Source: Picturesque Palestine, vol. 3, facing p. 126.
By the seashore, . . . a vast expanse of ground is covered with the almost indistinguishable débris of Herod's once-splendid city of Cæsarea Sebaste, so named in honour of Augustus; and within this area, in a central position close to the seashore (occupying, however, only about one-tenth of the space included within the walls of the Roman city), stand the ruins of the Crusading city which succeeded it. (Source: Picturesque Palestine, vol. 3, p. 126.)
CÆSAREA SEBASTE was built on the site of a place called Strato's Tower, and is minutely described by Josephus. It was planned and completed by King Herod the Great within the short space of ten or twelve years, and was inaugurated with great pomp and splendour in the twentyeighth year of his reign, B.C. 12. . . . The greatest work was the harbour, which had a double station for ships, and which Josephus compares to the Piræus at Athens. Its mole, the ruins of which still exist, extending a great distance into the sea on the southern side of the harbour . . . , was constructed of huge stones, and was originally, according to Josephus, "two hundred feet wide. (Source: Picturesque Palestine, vol. 3, pp. 126-27.)

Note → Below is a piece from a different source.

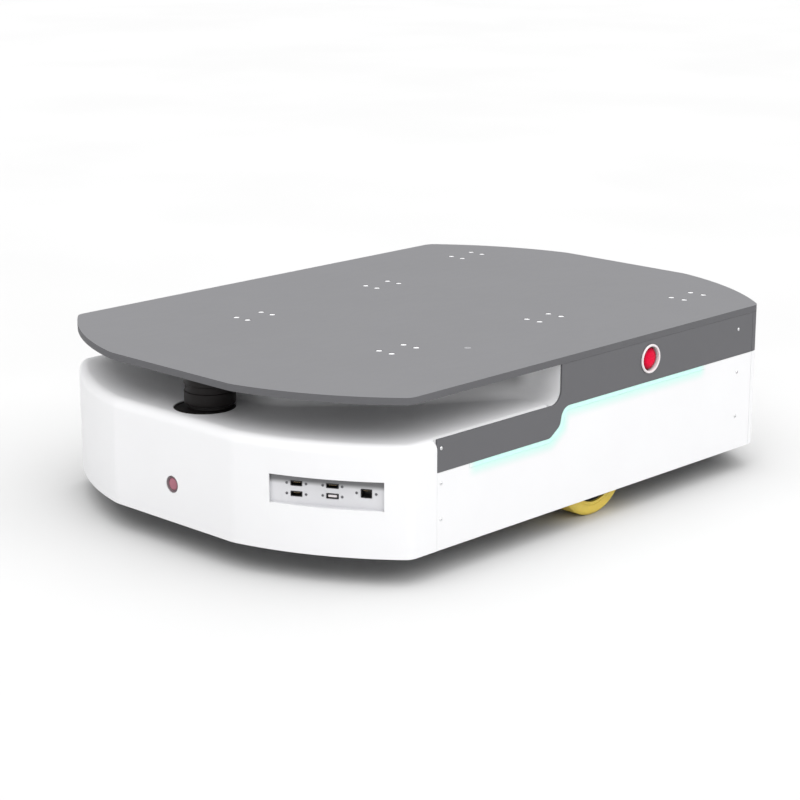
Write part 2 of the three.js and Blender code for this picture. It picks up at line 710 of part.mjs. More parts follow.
// caster, made with its swivel axis on Z, the floor at z = 0 and the wheel trailing to -X
function casterFork() {
  const [wide, top] = [19, 88];
  const cheek = [[-CASTER_TRAIL - 9, 28, 6], [-CASTER_TRAIL + 12, 28, 6], [16, top, 4], [-26, top, 4]];
  const points = rounded(cheek, 0, 1);
  const cheeks = [[wide - 3, wide], [-wide, 3 - wide]].map(([y0, y1]) => sheet(points, y0, y1));
  const crown = box(-26, 16, -wide, wide, top - 3.5, top);
  const pin = turned([[0, top - 1], [9, top - 1], [9, top + 4], [6, top + 4], [6, 96], [0, 96]], 12);
  const axle = rod(4, -wide - 4, wide + 4, 10).rotateX(Math.PI / 2).translate(-CASTER_TRAIL, 0, CASTER_R);
  return join(...cheeks, crown, pin, axle);
}

function casterPlate() {
  const top = PLATE_Z - GAP;
  const plate = box(-38, 38, -32, 32, top - 4, top);
  const race = turned([[9.5, 89], [20, 89], [22, 92], [22, top - 3], [9.5, top - 3]], 12);
  return cut(join(plate, race, rod(22, 96.5, top - 1, 12)), rod(9.5, 80, 96.5, 12));
}

function casterWheel() {
  return turnedAboutY([
    [4.3, -14], [10, -14], [CASTER_R - 12, -10], [CASTER_R - 3, -13], [CASTER_R, -9],
    [CASTER_R, 9], [CASTER_R - 3, 13], [CASTER_R - 12, 10], [10, 14], [4.3, 14],
  ], 20);
}

function addCasters() {
  const [plate, fork, wheel] = [casterPlate(), casterFork(), casterWheel()];
  for (const [end, sx] of [['front', 1], ['rear', -1]]) {
    for (const [side, sy] of [['left', 1], ['right', -1]]) {
      const caster = new THREE.Group();
      caster.position.set(sx * CASTER_X, sy * CASTER_Y, 0);
      group.add(caster);
      addPiece(caster, `caster_plate_${end}_${side}`, plate, STEEL);
      addPiece(caster, `caster_fork_${end}_${side}`, fork, STEEL);
      addPiece(caster, `caster_wheel_${end}_${side}`, wheel, RUBBER, [-CASTER_TRAIL, 0, CASTER_R]);
    }
  }
}

// ---------------------------------------------------------------- inside

function finnedBox(x0, x1, half, z0, z1, fins) {
  const pitch = (x1 - x0) / fins;
  const slots = Array.from({ length: fins - 1 }, (_, i) => {
    const x = x0 + pitch * (i + 1);
    return box(x - pitch / 4, x + pitch / 4, -half - 5, half + 5, z1 - 8, z1 + 5);
  });
  return cut(box(x0, x1, -half, half, z0, z1), ...slots);
}

function addInside() {
  const low = PLATE_TOP + GAP;
  const battery = join(box(-330, -130, -140, 140, low, 225), box(-130.5, -122, -30, 30, 190, 215));
  addPiece(group, 'battery', battery, BLUE);
  addPiece(group, 'motor_driver', finnedBox(-100, 20, 70, low, 150, 8), BLACK);
  addPiece(group, 'controller', finnedBox(50, 180, 60, low, 175, 9), ALUMINIUM);
  const port = join(box(-490, -474, -75, 75, 57, 101.5), box(-498.5, -489, -61, 61, 63, 97));
  addPiece(group, 'charge_block', port, BLACK);
}

addDeck();
addLoadRails();
addChassisPlate();
addFrames();
addCovers();
addEmergencyStops();
addStartButton();
addServiceWindow();
addScanner();
addDrives();
addCasters();
addInside();

export default group;
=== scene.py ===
"""Looks of a low platform robot, built round its fixed CAD frame.

Lengths in the shape code are millimetres; add() turns them into metres.
"""

import math

import bpy
from mathutils import Matrix, Vector


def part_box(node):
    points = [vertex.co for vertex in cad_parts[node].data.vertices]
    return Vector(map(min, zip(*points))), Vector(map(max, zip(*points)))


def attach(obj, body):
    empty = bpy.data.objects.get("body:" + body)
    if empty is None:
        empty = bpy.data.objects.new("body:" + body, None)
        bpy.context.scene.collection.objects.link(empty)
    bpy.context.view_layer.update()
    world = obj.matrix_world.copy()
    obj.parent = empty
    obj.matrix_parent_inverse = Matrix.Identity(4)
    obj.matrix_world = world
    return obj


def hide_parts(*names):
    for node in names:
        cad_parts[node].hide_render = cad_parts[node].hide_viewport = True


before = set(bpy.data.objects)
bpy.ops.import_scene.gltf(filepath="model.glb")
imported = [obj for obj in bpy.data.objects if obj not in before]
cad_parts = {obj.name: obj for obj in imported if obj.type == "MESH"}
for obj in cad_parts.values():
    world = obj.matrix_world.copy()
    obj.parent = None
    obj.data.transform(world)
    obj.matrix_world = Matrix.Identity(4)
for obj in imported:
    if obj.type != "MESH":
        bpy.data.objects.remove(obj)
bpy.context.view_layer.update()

MM = 0.001
GAP = 0.3                        # between neighbouring pieces

# body outline; a cheek is the curved face across a corner, from NOSE_HALF on the end face to
# CHEEK_FRONT or CHEEK_REAR along the side
HALF_LENGTH, HALF_WIDTH, NOSE_HALF = 500, 350, 125
CHEEK_FRONT, CHEEK_REAR, CHEEK_R = 384, 390, 480
NOSE_ROUND, SIDE_ROUND = 60, 20

# heights
DECK_TOP, DECK_UNDER, COVER_TOP = 262, 252, 251.7
SLOT_FLOOR, CHASSIS_UNDER, SKIRT_Z = 195, 102, 39.3

# covers
SKIN = 3
RIM_ROUND = 15
PANEL_FRONT, PANEL_REAR = 334.5, -378
PANEL_BACK = HALF_WIDTH - SKIN
SLOT_END, SLOT_FILLET = 79.5, 20
BAND_LOW, BAND_HIGH = 148.8, 189.6
BAND_CORNERS = [(103, BAND_LOW, 12), (82, 163, 14), (75.5, BAND_HIGH, 18)]
STRIP_HEIGHT, STRIP_FRONT, STRIP_REAR = 6, 270, -258
LAMP_PITCH = 16.6

# load rails: each one's X, and how far its two hole clusters are from the middle
CLUSTERS = {"front": (205, 151), "middle": (-91, 171), "rear": (-363, 235)}
CLUSTER_PITCH_X, CLUSTER_PITCH_Y = 50, 25
DECK_HOLE_R, RAIL_THICK = 5, 8

# scanner, buttons, wheels
SCANNER_R, FOOT_R, SCANNER_SHAFT_R = 36.5, 44, 6
ESTOP_R, BARREL_R, CAP_R = 21.8, 19.5, 17
START_R = 12
WHEEL_R, WHEEL_WIDTH, RIM_R = 73, 40, 52
HUB_BOLTS, BOLT_CIRCLE_R = 5, 34
CASTER_R, CASTER_TRAIL = 37.5, 28

# service window, on the left front cheek
WINDOW_ANGLE = math.radians(29)
WINDOW_CENTRE, WINDOW_Z = (442.5, 245), 125.8
WINDOW_OFFSET = 5                # of the opening's middle from WINDOW_CENTRE, along the cheek
WINDOW_WIDTH, WINDOW_HEIGHT = 160, 40.5
PANEL_STAND = 0.5                # how far the panel's face stands out past WINDOW_CENTRE

# charging port at the rear
PORT_HALF, PORT_LOW, PORT_HIGH = 61, 63, 97
CONTACTS_Y = (-30, 30)

# the photograph's viewpoint: metres and degrees
CAMERA_PLACE, CAMERA_DOWN, CAMERA_TURN = (2.34843, 2.23271, 0.99635), 15.154, 134.1
CAMERA_SENSOR, CAMERA_LENS = 36, 97.58


# ---------------------------------------------------------------- plane shapes

def arc(cx, cy, radius, start, end, steps):
    angles = [start + (end - start) * i / steps for i in range(steps + 1)]
    return [(cx + radius * math.cos(a), cy + radius * math.sin(a)) for a in angles]


def circle(cx, cy, radius, sides=24):
    return arc(cx, cy, radius, 0, 2 * math.pi, sides)[:-1]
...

Source: Picturesque Palestine, vol. 3, p. 111.
Part of the North Wall and Moat of Caesarea
The buttressed and moated [Crusader] walls were formed of well-hewn blocks of sandstone, and they are still in many places from twenty to thirty feet in height . . . .They enclose an extensive rectangular space, within which thorns and thistles grow among fallen columns and huge masses of masonry, where, in succession, palaces and forums, Roman temples, synagogues, Byzantine basilicas, mosques, and mediaeval churches have stood. (Source: Picturesque Palestine, vol. 3, pp. 129-30.)